On 21 December 2021 the Insolvency Service published its "Future of Insolvency Regulation" consultation paper, which sets out the government's proposals to radically change the regulatory framework for the insolvency profession.
 
The publication of the consultation paper followed criticism of the profession in September 2021 by a committee of MPs, the All-Party Parliamentary Group on fair business banking.  That in turn followed a scandal concerning the administration Silentnight that was widely reported in August 2021. The sale of the business to a private equity firm, without its £100 million pension scheme, resulted in the administrators, KPMG, and one of their partners receiving a fine.

The current regulatory framework for the insolvency profession has been in place since the 1980s.  The government says that the changes are required to reflect a shift that has taken place over the last 35 years from a time when insolvency practitioners largely worked in small practices, to the position now, where larger firms are increasingly dominating the profession.  At present the insolvency profession is self-regulating with 4 professional membership bodies plus the Insolvency Service all involved in regulating just under 1,600 insolvency practitioners.  The government maintains that this has led to a lack of common standards and consistency.

The following are the most important changes proposed in the paper:

  1. The introduction of a single regulator for the insolvency profession who will sit within the Insolvency Service.  It is proposed that the regulator will have powers to authorise/licence insolvency practitioners ("IPs") and firms to practice, as well as to regulate and discipline the profession, and set technical, professional, ethical and educational standards.
  2. The introduction of the regulation of firms offering insolvency services. This includes volume providers of IVAs.  At present only individual IPs are regulated, but there is no specific regulator for firms offering insolvency services.
  3. The introduction of a register of authorised IPs and firms offering insolvency services, which would replace the current licensing process.
  4. A new scale of fines or other sanctions which could be imposed on IPs or firms by the regulator, as well as a formal compensation scheme where a poor standard of service by an IP or firm has had an adverse impact on a party or parties to an insolvency proceeding. At present the 4 regulatory bodies for the profession cannot order compensation.
  5. At present IPs must hold security, known as surety bonds, which are intended to safeguard creditors against fraud or dishonest conduct.  The changes proposed include extending the statutory minimum requirements of surety bonds and a revision of the monetary limits, which have not been changed since they were introduced in 1986.  In addition, the paper proposes the introduction of a claims protocol.
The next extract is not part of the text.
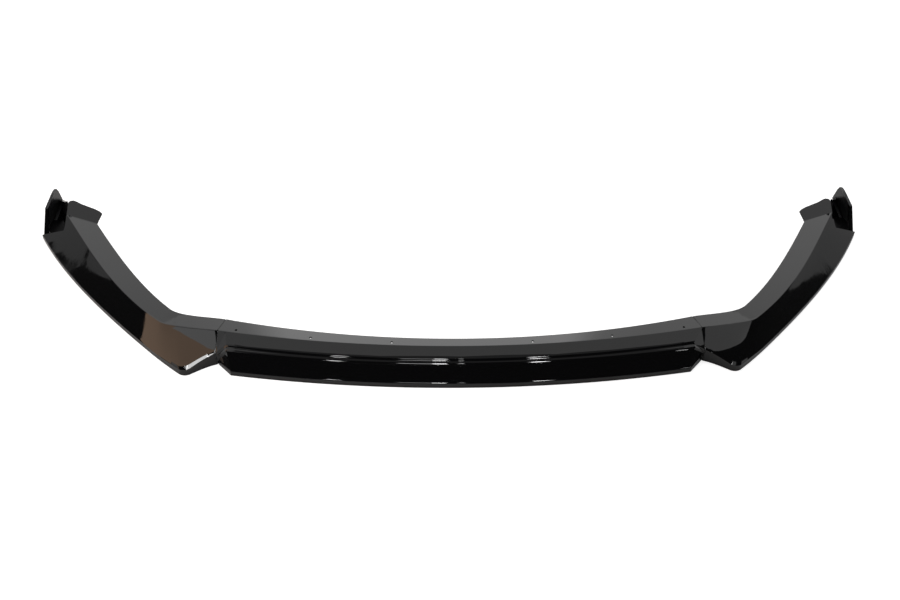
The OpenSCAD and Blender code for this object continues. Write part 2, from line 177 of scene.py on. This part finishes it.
def zinc_steel():
    """Steel with a bright zinc plating, as on small hardware: pale, slightly blue metal with a
    faint cloudiness of some 3 mm."""
    material, tree = new_material("zinc_plated_steel")
    clouds = add(
        tree, "ShaderNodeTexNoise", Vector=object_place(tree), Scale=320.0, Detail=3.0,
        Roughness=0.6,
    )
    tone = add(
        tree, "ShaderNodeMix", {"data_type": "RGBA"}, Factor=clouds.outputs["Fac"],
        _6=linear("#a9acb0"), _7=linear("#c6c8ca"),
    )
    rough = add(
        tree, "ShaderNodeMapRange", Value=clouds.outputs["Fac"],
        From_Min=0.3, From_Max=0.7, To_Min=0.24, To_Max=0.38,
    )
    bump = add(
        tree, "ShaderNodeBump", Height=clouds.outputs["Fac"], Strength=0.3, Distance=0.05 * MM
    )
    shader = add(
        tree, "ShaderNodeBsdfPrincipled", Base_Color=tone.outputs[2], Metallic=1.0,
        Roughness=rough.outputs["Result"], Normal=bump.outputs["Normal"],
    )
    add(tree, "ShaderNodeOutputMaterial", Surface=shader.outputs["BSDF"])
    return material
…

If brought in, the changes will require legislation. At present the government is consulting with the industry.  The government has currently set a deadline of 25 March 2022 for the industry, or other interested parties, to feed back their views.

R3, the trade association for insolvency and restructuring professionals, has broadly welcomed the consultation process, stating that it should be seen as an opportunity to deliver a regulatory framework that is more effective, fit for the industry as it now is, and better able to carry the confidence of the public.  However, concerns have been raised regarding specific proposals, principally the proposal that it is the Insolvency Service that would assume the role of regulator.  It is believed that this would lead to the Insolvency Service having a conflict of interest, being a body which would regulate the profession, set insolvency legislation, and compete with insolvency practitioners for work, whilst itself not being subject to the same regulation as IPs.  

In the circumstances, R3 have stated that, amongst other things, they will be pressing the government to explain how it will ensure both the independence of the proposed single regulator and a level playing field for the public and private sector parts of the insolvency profession.